All of the material below is to be repeated exactly.

### Provided data:
....
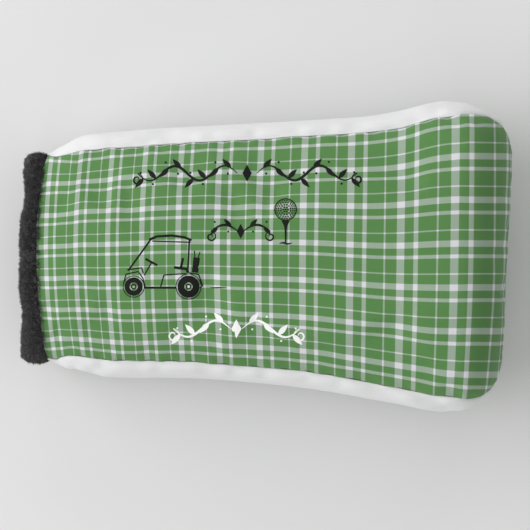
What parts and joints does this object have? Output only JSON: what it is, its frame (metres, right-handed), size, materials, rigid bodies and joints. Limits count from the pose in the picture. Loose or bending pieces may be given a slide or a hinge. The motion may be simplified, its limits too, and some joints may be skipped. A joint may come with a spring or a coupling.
{
  "type": "driver head cover",
  "caption": "Padded cloth cover for the head of a golf driver: plaid front and back, white sides, plush lining turned out as a cuff round the elastic mouth.",
  "frame": {"origin": "on the surface that the cover lies on, under the middle of its length and width", "axes": "+X from the mouth to the closed end, +Z out of the printed front panel, +Y to the upper side"},
  "size_m": [0.2394, 0.1462, 0.0839],
  "materials": {
    "printed_cloth": "fine polyester weave with a printed plaid",
    "white_cloth": "fine white polyester weave",
    "padding": "open-cell polyurethane foam",
    "plush": "dark deep-pile plush",
    "elastic": "ribbed woven elastic",
    "thread": "spun polyester thread"
  },
  "bodies": {
    "root": {"front_panel": "printed_cloth", "back_panel": "printed_cloth", "side_panel_upper": "white_cloth", "side_panel_lower": "white_cloth", "plush_cuff": "plush", "neck_elastic": "elastic", "front_foam": "padding", "back_foam": "padding", "side_foam_upper": "padding", "side_foam_lower": "padding", "front_lining": "plush", "back_lining": "plush", "side_lining_upper": "plush", "side_lining_lower": "plush", "seam_thread_front_upper": "thread", "seam_thread_front_lower": "thread", "seam_thread_back_upper": "thread", "seam_thread_back_lower": "thread", "seam_thread_end": "thread", "hem_thread": "thread", "elastic_thread": "thread"}
  },
  "joints": []
}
....
### Response:
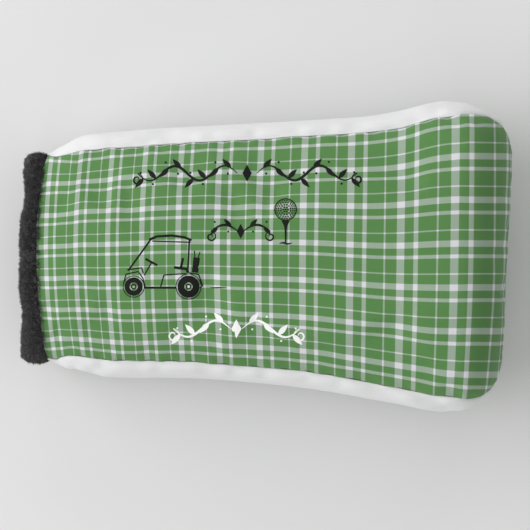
What parts and joints does this object have? Output only JSON: what it is, its frame (metres, right-handed), size, materials, rigid bodies and joints. Limits count from the pose in the picture. Loose or bending pieces may be given a slide or a hinge. The motion may be simplified, its limits too, and some joints may be skipped. A joint may come with a spring or a coupling.
{
  "type": "driver head cover",
  "caption": "Padded cloth cover for the head of a golf driver: plaid front and back, white sides, plush lining turned out as a cuff round the elastic mouth.",
  "frame": {"origin": "on the surface that the cover lies on, under the middle of its length and width", "axes": "+X from the mouth to the closed end, +Z out of the printed front panel, +Y to the upper side"},
  "size_m": [0.2394, 0.1462, 0.0839],
  "materials": {
    "printed_cloth": "fine polyester weave with a printed plaid",
    "white_cloth": "fine white polyester weave",
    "padding": "open-cell polyurethane foam",
    "plush": "dark deep-pile plush",
    "elastic": "ribbed woven elastic",
    "thread": "spun polyester thread"
  },
  "bodies": {
    "root": {"front_panel": "printed_cloth", "back_panel": "printed_cloth", "side_panel_upper": "white_cloth", "side_panel_lower": "white_cloth", "plush_cuff": "plush", "neck_elastic": "elastic", "front_foam": "padding", "back_foam": "padding", "side_foam_upper": "padding", "side_foam_lower": "padding", "front_lining": "plush", "back_lining": "plush", "side_lining_upper": "plush", "side_lining_lower": "plush", "seam_thread_front_upper": "thread", "seam_thread_front_lower": "thread", "seam_thread_back_upper": "thread", "seam_thread_back_lower": "thread", "seam_thread_end": "thread", "hem_thread": "thread", "elastic_thread": "thread"}
  },
  "joints": []
}